SPADE#

class densitree.spade.SPADE(n_clusters: int = 50, downsample_target: float = 0.1, knn: int = 5, n_micro: int | None = None, n_consensus: int = 10, transform: str | None = 'arcsinh', cofactor: float = 150.0, backend: str = 'matplotlib', density_estimator: BaseStep | None = None, random_state: int | None = None)[source]#

Bases: object

SPADE clustering with scikit-learn-compatible API.

Improved SPADE that combines density-dependent downsampling (for rare population preservation and tree construction) with consensus overclustering (for accurate cell assignment).

The algorithm:

  1. Density estimation (k-NN) on all cells.
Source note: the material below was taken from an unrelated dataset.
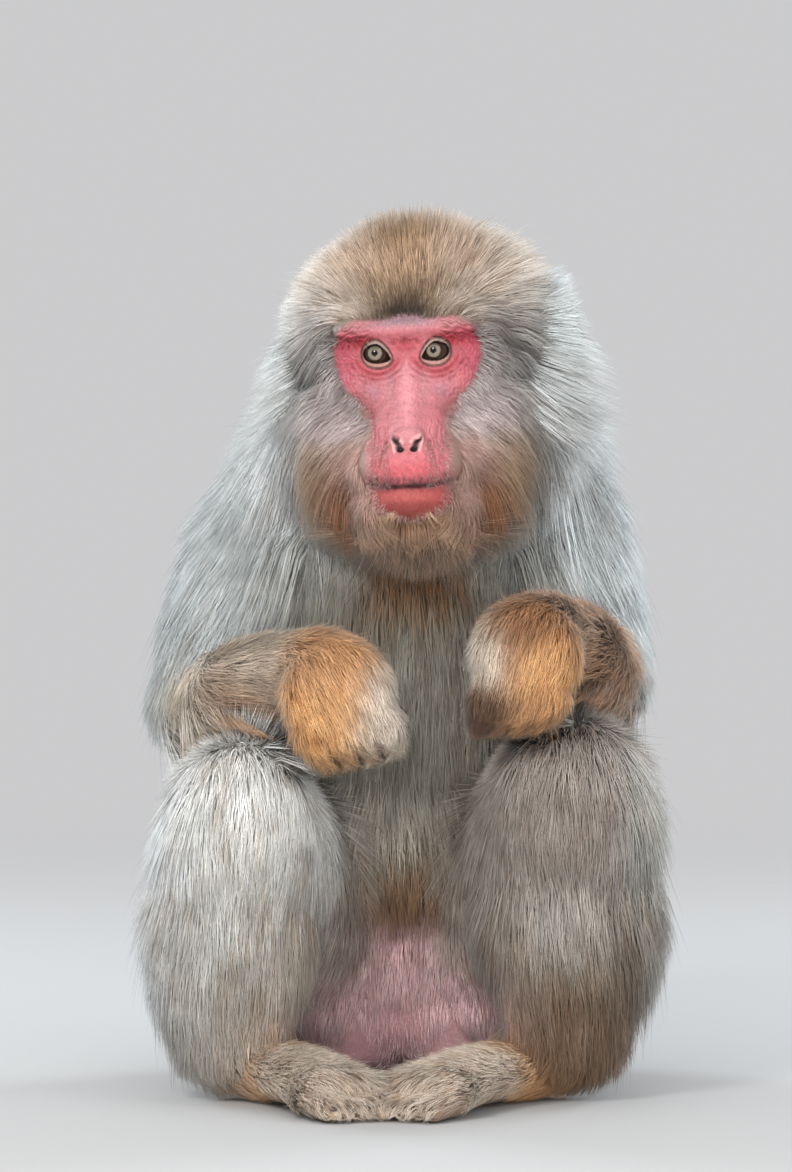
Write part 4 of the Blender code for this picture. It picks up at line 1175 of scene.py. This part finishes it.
# %% Lean neighbouring tips together
CLUMP_SPACING = 0.0065
CLUMP_PULL = 0.24
MOST_LEAN = 0.006
clump_step = max(1, int(TUFTS * CLUMP_SPACING**2 / areas.sum()))
clumps = root[::clump_step]
tree = KDTree(len(clumps))
for i, place in enumerate(clumps.tolist()):
    tree.insert(place, i)
tree.balance()
mate = np.array([tree.find(place)[1] for place in root.tolist()]) * clump_step
same = (part[mate] == part) & ((normal[mate] * normal).sum(1) > 0.5)
lean = (tip[mate] - tip) * (CLUMP_PULL * same * ramp(depth, 0.010, 0.028))[:, None]
reach = np.linalg.norm(lean, axis=1)[:, None]
tip = tip + lean * np.minimum(1, MOST_LEAN / np.maximum(reach, 1e-9))
print("locks", len(clumps))

# %% Keep the tips inside the coat's outline
TIP_CLEAR = 0.0006           # tips stay this far above the floor
LEAST_DOWN = -0.15           # the outline is shaded as facing no further down, or its underside turns black
outside = np.empty((TUFTS, 3))
proud = np.where(guard, 0.0020 + 0.0100 * rng.random(TUFTS), 0.0008 + 0.0030 * rng.random(TUFTS) ** 3)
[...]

  2. Consensus clustering over multiple runs (overcluster into n_micro microclusters, merge into n_clusters metaclusters, align labels via Hungarian algorithm, filter low-agreement runs, take majority vote).

  3. Density-dependent downsampling for tree construction.

  4. MST construction on metacluster centroids.

Parameters:
  • n_clusters (int) – Number of clusters (default 50).

  • downsample_target (float) – Fraction of cells to retain for tree construction (default 0.1).

  • knn (int) – k for k-NN density estimation (default 5).

  • n_micro (int | None) – Number of microclusters. None uses min(10 * n_clusters, n_cells // 10).

  • n_consensus (int) – Number of MiniBatchKMeans runs per linkage type for consensus. Total runs = 2 * n_consensus (ward + average). Default 10.

  • transform (str | None) – 'arcsinh', 'log', or None.

  • cofactor (float) – Arcsinh cofactor (default 150.0).

  • backend (str) – Default plotting backend.

  • density_estimator (BaseStep | None) – Custom density estimator step.

  • random_state (int | None) – Seed for reproducibility.

fit(X: ndarray | DataFrame) SPADE[source]#

Fit SPADE to data.

fit_predict(X: ndarray | DataFrame) ndarray[source]#

Fit and return cluster labels for all cells.